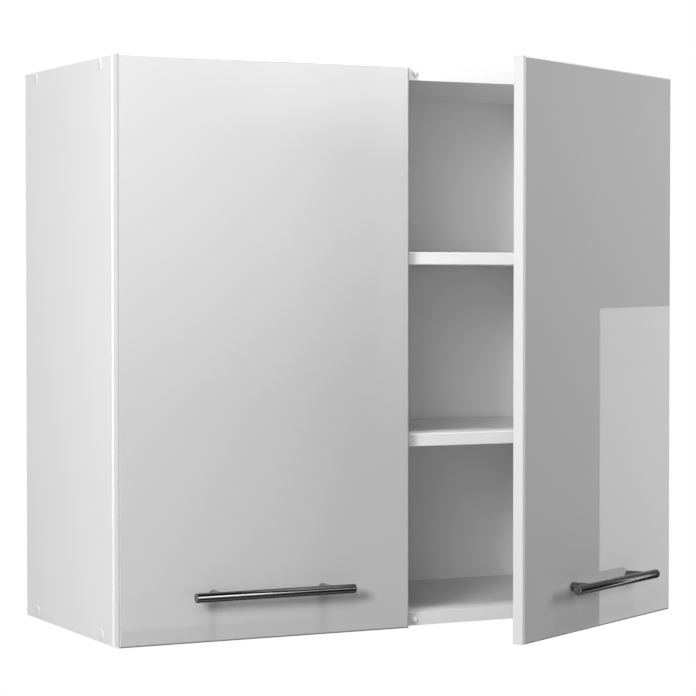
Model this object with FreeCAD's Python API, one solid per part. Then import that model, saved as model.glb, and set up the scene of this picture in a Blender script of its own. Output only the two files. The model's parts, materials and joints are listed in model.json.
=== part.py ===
import FreeCAD, Part
import math
import os

# Wall cabinet with two overlay doors: carcass, back, shelves, hinges, handles and wall hangers.
# Lengths are in millimetres. The origin is the middle of the carcass's lower rear edge, on the wall.
# +X is to the right as seen from the front, the front faces -Y and +Z is up.
# Everything on the right-hand side is drawn with its door closed. The left-hand side is its mirror
# image, and the right door is then turned open about its hinge axis, as it stands at rest.

# Carcass boards
carcass_width = 800.0
carcass_height = 720.0
carcass_depth = 320.0
board_thickness = 16.0
board_edge_radius = 0.8

# Back panel, held in a groove all round
back_recess = 14.0
back_thickness = 3.0
groove_depth = 8.0
groove_play = 0.1
back_edge_play = 1.0

# Shelves and the supports that they lie on. The lower shelf's height is that of its underside, and the
# upper one's drop reaches from the top of the carcass to its underside.
shelf_thickness = 16.0
lower_shelf_height = 232.0
upper_shelf_drop = 253.0
shelf_end_play = 0.5
shelf_back_gap = 2.0
support_radius = 2.5
support_socket_depth = 9.0
support_collar_radius = 4.0
support_collar_thickness = 1.0
support_lug_length = 8.0
support_lug_width = 7.0
support_lug_height = 4.5
support_front_distance = 50.0
support_back_distance = 60.0

# Screws, caps and dowels of the four corner joints
screw_edge_distance = 10.0
screw_front_distance = 39.0
screw_back_distance = 44.0
screw_length = 50.0
screw_collar_radius = 3.5
screw_thread_radius = 2.5
screw_head_radius = 5.0
screw_head_thickness = 2.5
screw_socket_radius = 2.2
screw_socket_depth = 2.0
cap_radius = 7.0
cap_thickness = 1.3
cap_edge_radius = 0.9
cap_stem_radius = 1.8
cap_stem_length = 1.8
dowel_radius = 4.0
dowel_length = 30.0
dowel_in_side = 10.0
dowel_inset = 65.0
socket_end_play = 0.5
fixing_play = 0.05

# Doors
door_thickness = 16.0
door_gap = 2.5
door_side_reveal = 1.5
door_meeting_gap = 3.0
door_front_radius = 2.6
door_back_radius = 0.8
right_door_opening_deg = 29.7

# Hinge axis, measured from the door's hinge edge and from its back face
axis_edge_distance = 6.6
axis_depth = 10.0
hinge_end_distance = 100.0

# Hinge cup, sunk in the door's back face
cup_edge_distance = 3.0
cup_bore_radius = 17.5
cup_bore_depth = 13.5
cup_play = 0.1
cup_wall = 0.8
cup_flange_overlap = 0.5
cup_flange_thickness = 1.2
cup_screw_spacing = 45.0
cup_screw_offset = 9.5
cup_ear_radius = 6.0
lug_half_width = 2.3
lug_thickness = 2.5
lug_play = 0.25
pin_radius = 1.2
pin_running_play = 0.05

# Hinge arm, from the pin in the cup to the plate on the side panel
arm_thickness = 2.0
arm_bend_radius = 3.0
arm_neck_width = 6.5
arm_knuckle_radius = 2.1
arm_body_width = 14.0
arm_flange_thickness = 2.0
arm_body_setback = 5.0
arm_length = 58.0

# Hinge plate and its screws
plate_base_thickness = 2.0
plate_line_distance = 37.0
plate_screw_spacing = 32.0
plate_wing_radius = 8.0
plate_boss_play = 0.2
plate_boss_front = 24.0
plate_boss_back = 20.0
small_screw_radius = 2.0
small_screw_head_radius = 3.6
small_screw_head_thickness = 1.6
small_screw_length = 12.0
arm_screw_radius = 2.4
arm_screw_head_radius = 4.2
arm_screw_head_thickness = 2.2
arm_screw_spacing = 17.0
slot_width = 1.0
slot_depth = 0.8

# Bar handles
handle_height = 59.0
handle_length = 217.0
handle_spacing = 150.0
handle_radius = 6.0
handle_standoff = 25.0
handle_end_chamfer = 0.5
post_radius = 6.0
post_bore_depth = 11.0
handle_screw_radius = 2.0
handle_screw_reach = 9.0
handle_screw_head_radius = 4.5
handle_screw_head_thickness = 2.4
handle_screw_play = 0.25

# Door bumpers on the front edges of the top and bottom panels
bumper_radius = 4.0
bumper_thickness = 2.1
bumper_edge_radius = 1.2
bumper_side_distance = 17.0
bumper_edge_distance = 7.0

# Wall hangers in the upper rear corners
hanger_width = 20.0
hanger_depth = 42.0
hanger_height = 64.0
hanger_top_gap = 6.0
hanger_edge_radius = 2.0
peg_radius = 5.0
peg_length = 11.0
peg_spacing = 32.0
hook_width = 12.0
hook_thickness = 3.0
hook_inner_length = 24.0
hook_wall_gap = 2.5
hook_lip_height = 15.0
hook_top_distance = 14.0
hook_play = 0.5
window_margin = 2.0
adjuster_radius = 3.5
adjuster_length = 14.0
adjuster_spacing = 24.0
adjuster_proud = 1.0

cut_overrun = 1.0
edge_tolerance = 0.01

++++

▶ **PROBLEM DESCRIPTION**: Write out every line exactly as it stands.

▶ **FINISHED TASK**:
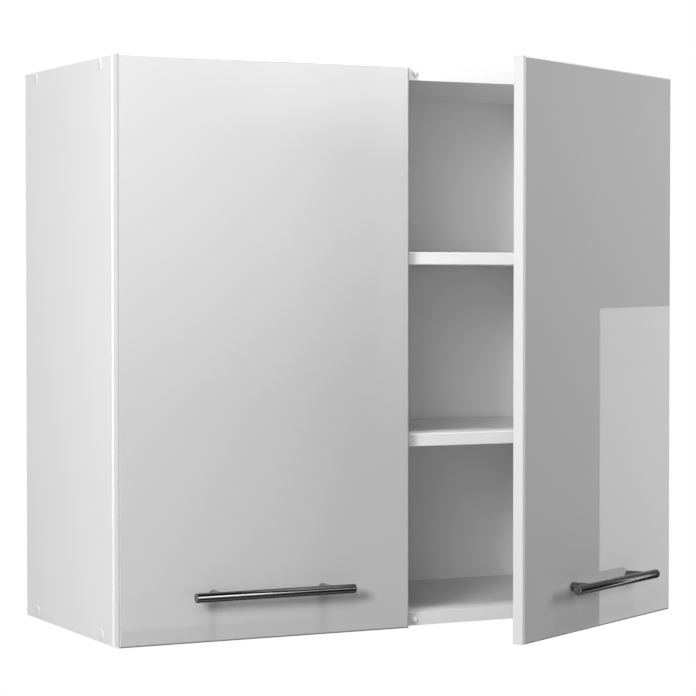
Model this object with FreeCAD's Python API, one solid per part. Then import that model, saved as model.glb, and set up the scene of this picture in a Blender script of its own. Output only the two files. The model's parts, materials and joints are listed in model.json.
=== part.py ===
import FreeCAD, Part
import math
import os

# Wall cabinet with two overlay doors: carcass, back, shelves, hinges, handles and wall hangers.
# Lengths are in millimetres. The origin is the middle of the carcass's lower rear edge, on the wall.
# +X is to the right as seen from the front, the front faces -Y and +Z is up.
# Everything on the right-hand side is drawn with its door closed. The left-hand side is its mirror
# image, and the right door is then turned open about its hinge axis, as it stands at rest.

# Carcass boards
carcass_width = 800.0
carcass_height = 720.0
carcass_depth = 320.0
board_thickness = 16.0
board_edge_radius = 0.8

# Back panel, held in a groove all round
back_recess = 14.0
back_thickness = 3.0
groove_depth = 8.0
groove_play = 0.1
back_edge_play = 1.0

# Shelves and the supports that they lie on. The lower shelf's height is that of its underside, and the
# upper one's drop reaches from the top of the carcass to its underside.
shelf_thickness = 16.0
lower_shelf_height = 232.0
upper_shelf_drop = 253.0
shelf_end_play = 0.5
shelf_back_gap = 2.0
support_radius = 2.5
support_socket_depth = 9.0
support_collar_radius = 4.0
support_collar_thickness = 1.0
support_lug_length = 8.0
support_lug_width = 7.0
support_lug_height = 4.5
support_front_distance = 50.0
support_back_distance = 60.0

# Screws, caps and dowels of the four corner joints
screw_edge_distance = 10.0
screw_front_distance = 39.0
screw_back_distance = 44.0
screw_length = 50.0
screw_collar_radius = 3.5
screw_thread_radius = 2.5
screw_head_radius = 5.0
screw_head_thickness = 2.5
screw_socket_radius = 2.2
screw_socket_depth = 2.0
cap_radius = 7.0
cap_thickness = 1.3
cap_edge_radius = 0.9
cap_stem_radius = 1.8
cap_stem_length = 1.8
dowel_radius = 4.0
dowel_length = 30.0
dowel_in_side = 10.0
dowel_inset = 65.0
socket_end_play = 0.5
fixing_play = 0.05

# Doors
door_thickness = 16.0
door_gap = 2.5
door_side_reveal = 1.5
door_meeting_gap = 3.0
door_front_radius = 2.6
door_back_radius = 0.8
right_door_opening_deg = 29.7

# Hinge axis, measured from the door's hinge edge and from its back face
axis_edge_distance = 6.6
axis_depth = 10.0
hinge_end_distance = 100.0

# Hinge cup, sunk in the door's back face
cup_edge_distance = 3.0
cup_bore_radius = 17.5
cup_bore_depth = 13.5
cup_play = 0.1
cup_wall = 0.8
cup_flange_overlap = 0.5
cup_flange_thickness = 1.2
cup_screw_spacing = 45.0
cup_screw_offset = 9.5
cup_ear_radius = 6.0
lug_half_width = 2.3
lug_thickness = 2.5
lug_play = 0.25
pin_radius = 1.2
pin_running_play = 0.05

# Hinge arm, from the pin in the cup to the plate on the side panel
arm_thickness = 2.0
arm_bend_radius = 3.0
arm_neck_width = 6.5
arm_knuckle_radius = 2.1
arm_body_width = 14.0
arm_flange_thickness = 2.0
arm_body_setback = 5.0
arm_length = 58.0

# Hinge plate and its screws
plate_base_thickness = 2.0
plate_line_distance = 37.0
plate_screw_spacing = 32.0
plate_wing_radius = 8.0
plate_boss_play = 0.2
plate_boss_front = 24.0
plate_boss_back = 20.0
small_screw_radius = 2.0
small_screw_head_radius = 3.6
small_screw_head_thickness = 1.6
small_screw_length = 12.0
arm_screw_radius = 2.4
arm_screw_head_radius = 4.2
arm_screw_head_thickness = 2.2
arm_screw_spacing = 17.0
slot_width = 1.0
slot_depth = 0.8

# Bar handles
handle_height = 59.0
handle_length = 217.0
handle_spacing = 150.0
handle_radius = 6.0
handle_standoff = 25.0
handle_end_chamfer = 0.5
post_radius = 6.0
post_bore_depth = 11.0
handle_screw_radius = 2.0
handle_screw_reach = 9.0
handle_screw_head_radius = 4.5
handle_screw_head_thickness = 2.4
handle_screw_play = 0.25

# Door bumpers on the front edges of the top and bottom panels
bumper_radius = 4.0
bumper_thickness = 2.1
bumper_edge_radius = 1.2
bumper_side_distance = 17.0
bumper_edge_distance = 7.0

# Wall hangers in the upper rear corners
hanger_width = 20.0
hanger_depth = 42.0
hanger_height = 64.0
hanger_top_gap = 6.0
hanger_edge_radius = 2.0
peg_radius = 5.0
peg_length = 11.0
peg_spacing = 32.0
hook_width = 12.0
hook_thickness = 3.0
hook_inner_length = 24.0
hook_wall_gap = 2.5
hook_lip_height = 15.0
hook_top_distance = 14.0
hook_play = 0.5
window_margin = 2.0
adjuster_radius = 3.5
adjuster_length = 14.0
adjuster_spacing = 24.0
adjuster_proud = 1.0

cut_overrun = 1.0
edge_tolerance = 0.01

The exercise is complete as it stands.